## MATERIAL PROVIDED
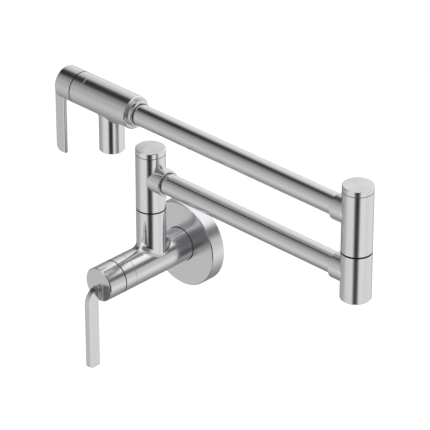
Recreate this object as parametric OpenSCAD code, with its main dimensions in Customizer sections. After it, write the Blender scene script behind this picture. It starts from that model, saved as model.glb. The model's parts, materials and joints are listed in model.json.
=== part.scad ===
// Wall mounted pot filler with two swivel posts, two arms and a quarter-turn valve at each end.
// The origin is the mouth of the inlet on the wall plane.
// -Y points away from the wall, +X along the lower arm, +Z up.

/* [Wall flange] */
// Diameter of the round wall flange
flange_d = 84; // [76:1:96]
// Thickness of the wall flange
flange_t = 15; // [13:0.5:18]
// Thickness of the flange's front wall
flange_wall = 4; // [3:0.5:6]
// Thickness of the flange's rim
flange_rim = 4; // [3:0.5:6]
// Edge break round the flange's front
flange_edge = 0.8; // [0.4:0.1:1.5]

/* [Wall valve] */
// Diameter of the wall barrel, its ring and its hub
wall_barrel_d = 33; // [31:0.5:37]
// Distance of the post axes from the wall
post_out = 53; // [48:1:65]
// Length of the barrel in front of the post axis
wall_front = 35; // [33:1:42]
// Length of the plain ring between the barrel and the hub
wall_ring_len = 13; // [10:0.5:18]
// Length of the wall hub
wall_hub_len = 19.5; // [17:0.1:24]
// Diameter of the tapped inlet bore
inlet_d = 18.3; // [15:0.1:19]
// Depth of the tapped inlet bore
inlet_len = 16; // [12:1:20]

/* [Swivel posts] */
// Diameter of both posts and their caps
post_d = 28; // [27:0.5:30]
// Height of the fixed stub above the barrel axis
stub_top = 54; // [44:1:58]
// Open height of each swivel joint
swivel_gap = 0.9; // [0.6:0.1:1.4]
// Height of the lower arm above the barrel axis
arm_z = 87; // [84:1:96]
// Height of the upper arm above the lower one
arm_rise = 58; // [56:1:70]
// Height of a cap's top above the arm that it stands over
cap_rise = 29; // [27:0.5:34]
// Thickness of a cap
cap_t = 5.6; // [4:0.2:8]
// Depth of the elbow below the lower arm's axis
elbow_drop = 24; // [20:0.5:30]
// Height of the elbow's swivel above the lower arm's axis
elbow_split = 22; // [20:0.5:24]

/* [Arms] */
// Distance between the two post axes
lower_reach = 252; // [180:1:320]
// Distance by which the upper arm is longer than the lower one, so that the spout clears the first post
spout_over = 50.5; // [44:0.5:90]
// Outer diameter of the arm tubes
tube_d = 20; // [18:0.5:21]
// Wall of the arm tubes
tube_wall = 1.2; // [0.8:0.1:2]
// Diameter of the collars where a tube meets a post or a barrel
collar_d = 25; // [24:0.5:27]
// Distance from a post axis to the end of its collar
collar_reach = 22.3; // [19:0.1:30]

/* [Outlet] */
// Diameter of the outlet barrel, its ring and its hub
outlet_d = 31.5; // [30:0.5:36]
// Length of the outlet barrel from the spout axis towards the tube
outlet_back = 32.7; // [28:0.1:38]
// Length of the outlet barrel from the spout axis towards the hub
outlet_front = 27; // [24:0.5:36]
// Length of the plain ring between the outlet barrel and its hub
outlet_ring_len = 12; // [9:0.5:18]
// Length of the outlet hub
outlet_hub_len = 19.4; // [16:0.1:24]
// Length of the collar between the outlet barrel and the tube
outlet_collar_len = 5.1; // [3:0.1:9]
// Diameter of the spout
spout_d = 23.5; // [22.5:0.5:26]
// Depth of the spout's mouth below the upper arm's axis
spout_drop = 49; // [40:0.5:60]

/* [Levers] */
// Width of the wall lever, along its hub's axis
wall_lever_w = 13.4; // [10:0.2:14.4]
// Thickness of the wall lever
wall_lever_t = 5.4; // [3:0.2:7]
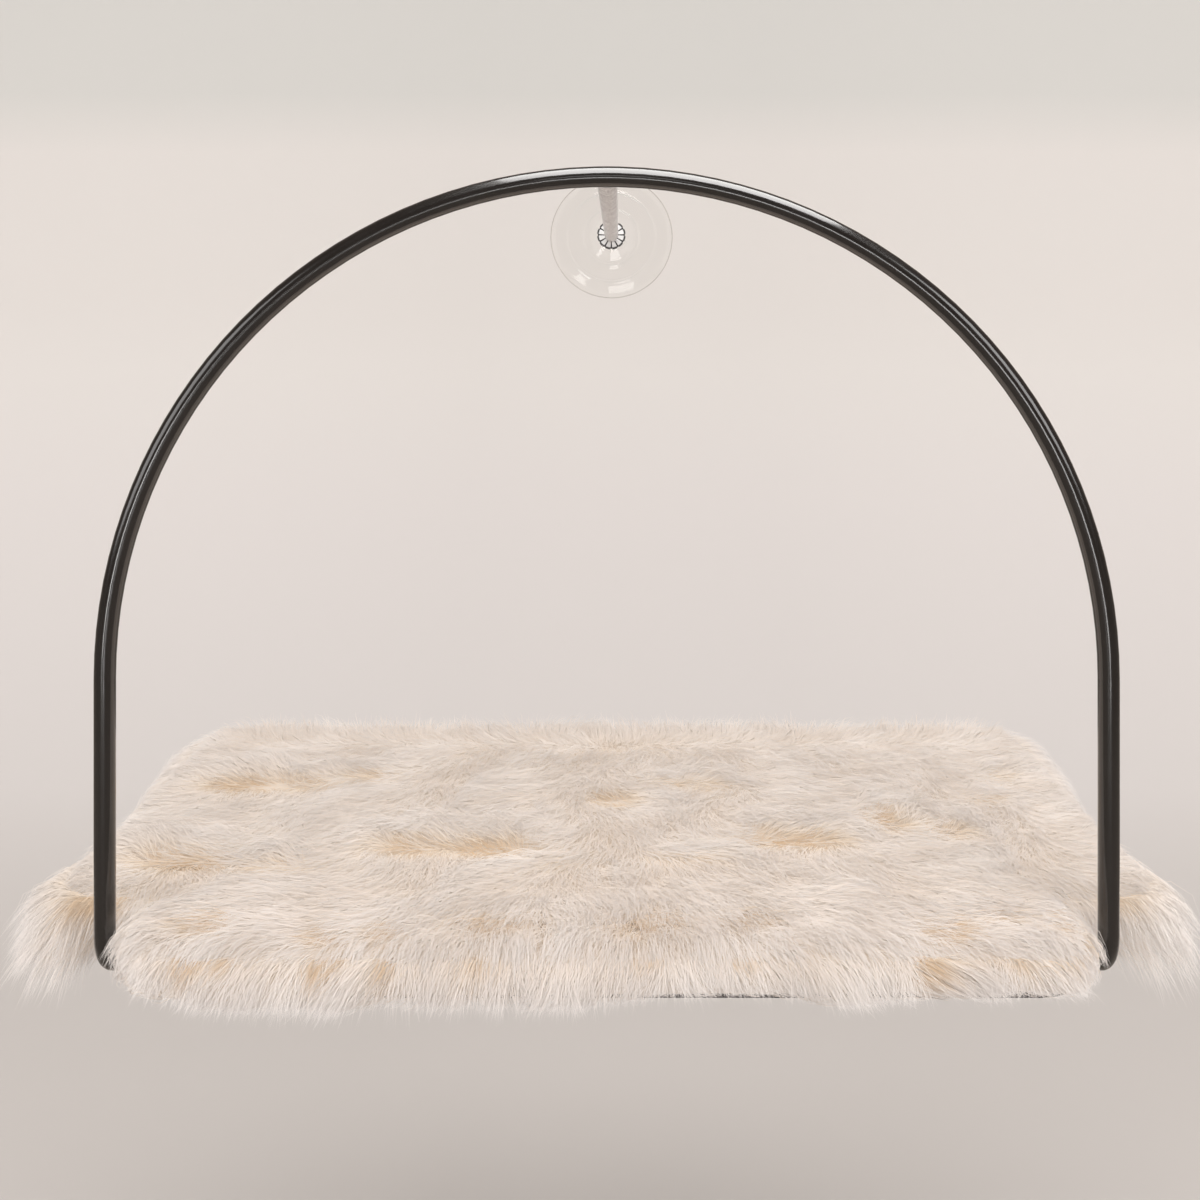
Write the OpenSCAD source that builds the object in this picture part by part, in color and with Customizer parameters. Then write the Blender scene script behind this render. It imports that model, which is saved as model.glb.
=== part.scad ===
// Window mounted cat perch: a bent steel hoop on three suction cups carries a board with a fur mat.
// Millimetres. +X is to the right, +Y is towards the glass and +Z is up.
// The origin lies on the glass, on the centre line, level with the middle of the side runs.

/* [Frame] */
// Outside diameter of the bent frame tube
tube_d = 10; // [8:0.5:11]
// Wall of the frame tube
tube_wall = 1.2; // [1:0.1:1.5]
// Width of the hoop, between the middles of its legs
hoop_w = 485; // [475:1:500]
// Distance from the glass to the middle of the hoop
hoop_reach = 315; // [300:1:330]
// Height of the straight legs above the side runs
leg_h = 143.5; // [100:0.5:180]
// Radius of the bend between a leg and its side run
foot_r = 20; // [15:1:30]
// Radius of the bend between a side run and its tail
tail_bend_r = 20; // [15:1:25]
// Distance from the glass to the middle of the tails
tail_gap = 28; // [26:0.5:31]
// How far a tail reaches below the middle of its cup
tail_over = 15; // [13:1:25]
// Length of the plug of a tail cap, inside the tube
cap_plug_l = 8; // [5:0.5:9]
// Thickness of the flange of a tail cap
cap_flange_t = 1.5; // [1:0.1:3]

/* [Suction cups] */
// Diameter of a cup pressed flat on the glass
cup_d = 92; // [80:1:96]
// Height of a cup, from the glass to the end of its boss
cup_h = 14; // [12:0.5:15]
// Width of the flat sealing lip
cup_lip_w = 4; // [3:0.5:6]
// Thickness of the lip at its rim
cup_rim_t = 1.4; // [1:0.1:2]
// Height of the dish where it meets the boss
cup_dish_h = 6; // [5:0.5:7]
// Depth of the hollow under the pressed cup
cup_hollow_h = 3; // [2:0.5:3.5]
// Diameter of the boss that holds the stud
cup_boss_d = 18; // [16:1:20]
// Diameter of the outer stiffening ring
cup_ring_outer_d = 67; // [60:1:70]
// Diameter of the inner stiffening ring
cup_ring_inner_d = 42; // [36:1:46]
// Thickness of the bead of a stiffening ring
cup_bead_d = 1.6; // [1.2:0.1:2.4]
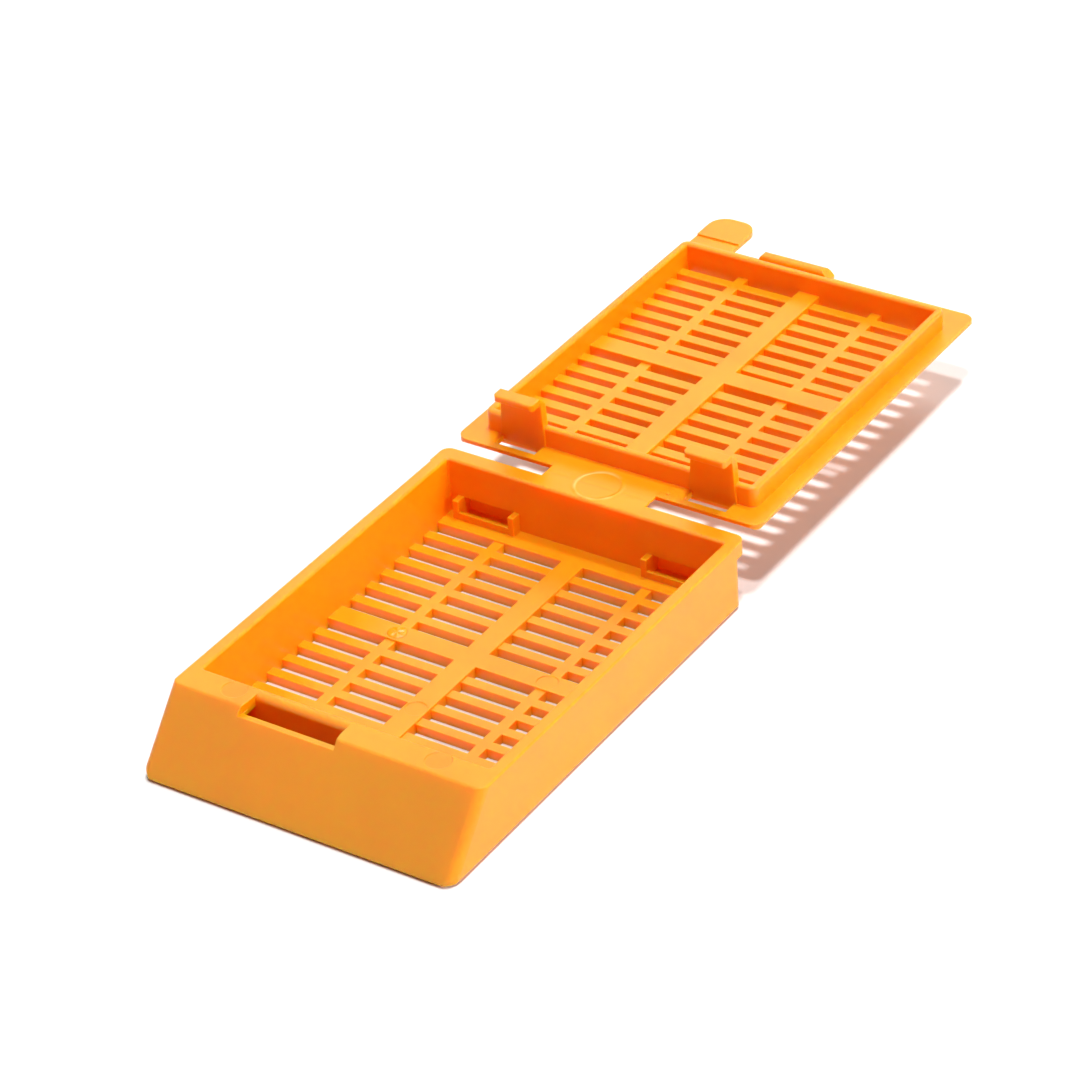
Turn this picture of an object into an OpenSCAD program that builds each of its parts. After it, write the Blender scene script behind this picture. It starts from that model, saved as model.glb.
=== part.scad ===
// Tissue cassette: a slotted tray and a slotted snap lid, moulded in one piece with a living hinge.
// X runs across the tray, +Y from the slanted writing face to the hinge and the lid, +Z up.
// The origin is on the underside, below the middle of the compartment.
// The lid is shaped as it lies shut on the tray and is then swung open flat, as it is moulded.
// All sizes are in millimetres, and angles in degrees.

/* [Tray] */
// Width of the tray
tray_w = 28.5; // [26:0.5:32]
// Height of the rim above the underside
tray_h = 6; // [5.4:0.1:8]
// Length of the compartment
comp_l = 33.3; // [30:0.1:38]
// Thickness of the side walls
side_wall = 1.15; // [0.9:0.05:1.4]
// Thickness of the back wall
back_wall = 0.65; // [0.5:0.05:0.8]
// Thickness of the front wall of the compartment
front_wall = 1; // [0.8:0.05:1.2]
// Length of the level band in front of the compartment
band_l = 2.55; // [2.4:0.05:4]
// Thickness of the level band
band_t = 1; // [0.8:0.05:1.3]
// Angle between the writing face and the table
face_angle = 49.3; // [42:0.1:55]
// Thickness of the writing face
face_t = 0.9; // [0.7:0.05:1.2]
// Length of the rim's ledge behind the back wall
ledge_l = 0.85; // [0.7:0.05:1.2]
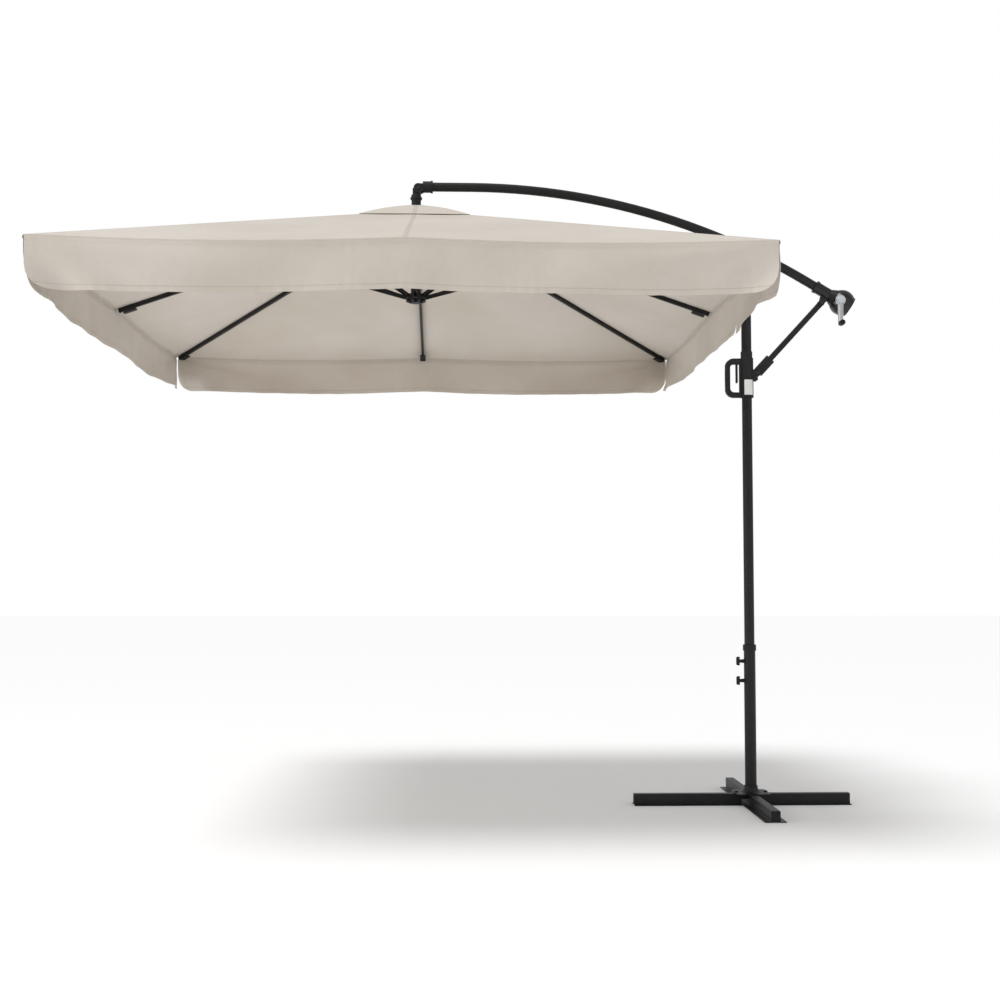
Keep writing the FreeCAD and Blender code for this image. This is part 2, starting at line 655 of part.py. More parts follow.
def winch_spool():
    """The spool in the bell and the shaft that brings the crank's turn to it."""
    x, z = winch_axis()
    core = cross_rod(SPOOL_R - CORD_R - 0.2, x, z, 11.0)
    shapes = [core]
    for low in (-14.0, 11.0):
        shapes.append(rod(SPOOL_R + 9.0, (x, low, z), Y_AXIS, 3.0))
    shapes.append(rod(5.0, (x, -crank_face() - CRANK_PLATE, z), Y_AXIS, crank_face() + CRANK_PLATE))
    save("winch_spool", joined(shapes))


def crank_face():
    """How far the crank's back stands from the boom's plane."""
    return SPHERE_R + 4.0


def crank():
    """The cast arm with its round hub, its recessed panel, and a pin for the knob."""
    x, z = winch_axis()
    face = -crank_face() - CRANK_PLATE
    hub = rod(CRANK_HUB_R, (x, face, z), Y_AXIS, CRANK_PLATE)
    widths = [(-9.5, -CRANK_LENGTH), (9.5, -CRANK_LENGTH), (12.5, -10.0), (-12.5, -10.0)]
    points = [FreeCAD.Vector(x + dx, face + 1.5, z + dz) for dx, dz in widths]
    arm = Part.Face(Part.makePolygon(points + points[:1])).extrude(Y_AXIS * (CRANK_PLATE - 2.5))
    end = rod(9.5, (x, face + 1.5, z - CRANK_LENGTH), Y_AXIS, CRANK_PLATE - 2.5)
    inset = [(-6.0, 6.0 - CRANK_LENGTH), (6.0, 6.0 - CRANK_LENGTH), (9.0, -25.0), (-9.0, -25.0)]
    points = [FreeCAD.Vector(x + dx, face + 1.5, z + dz) for dx, dz in inset]
    recess = Part.Face(Part.makePolygon(points + points[:1])).extrude(Y_AXIS * 1.8)
    pin_top = z - CRANK_LENGTH
    pin = rod(3.0, (x, face + 2.0 - KNOB_LENGTH, pin_top), Y_AXIS, KNOB_LENGTH)
    solid = joined([hub, arm, end]).cut(recess)
    seat = rod(5.0 + SEAT_GAP, (x, face - 1.0, z), Y_AXIS, CRANK_PLATE + 2.0)
    save("crank_arm", joined([solid.cut(seat), pin]))
    cap = joined([
        rod(CRANK_HUB_R - 4.0, (x, face - 2.5, z), Y_AXIS, 2.5),
        rod(CRANK_HUB_R - 6.5, (x, face - 3.5, z), Y_AXIS, 3.5),
    ])
    save("crank_cap", cap)
    knob = rod(KNOB_R, (x, face - KNOB_LENGTH, pin_top), Y_AXIS, KNOB_LENGTH + 1.0)
    knob = knob.makeFillet(3.0, [e for e in knob.Edges if e.BoundBox.YLength < 0.1])
    save("crank_knob", knob.cut(rod(3.0 + SHAFT_GAP, (x, face + 1.5 - KNOB_LENGTH, pin_top), Y_AXIS, 60.0)))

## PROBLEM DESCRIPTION
Starting at the line that contains "Write the OpenSCAD", set down every line up to and including the line that contains "the side runs.", exactly as given, and no other line.

## SOLUTION TO THE PROBLEM
Write the OpenSCAD source that builds the object in this picture part by part, in color and with Customizer parameters. Then write the Blender scene script behind this render. It imports that model, which is saved as model.glb.
=== part.scad ===
// Window mounted cat perch: a bent steel hoop on three suction cups carries a board with a fur mat.
// Millimetres. +X is to the right, +Y is towards the glass and +Z is up.
// The origin lies on the glass, on the centre line, level with the middle of the side runs.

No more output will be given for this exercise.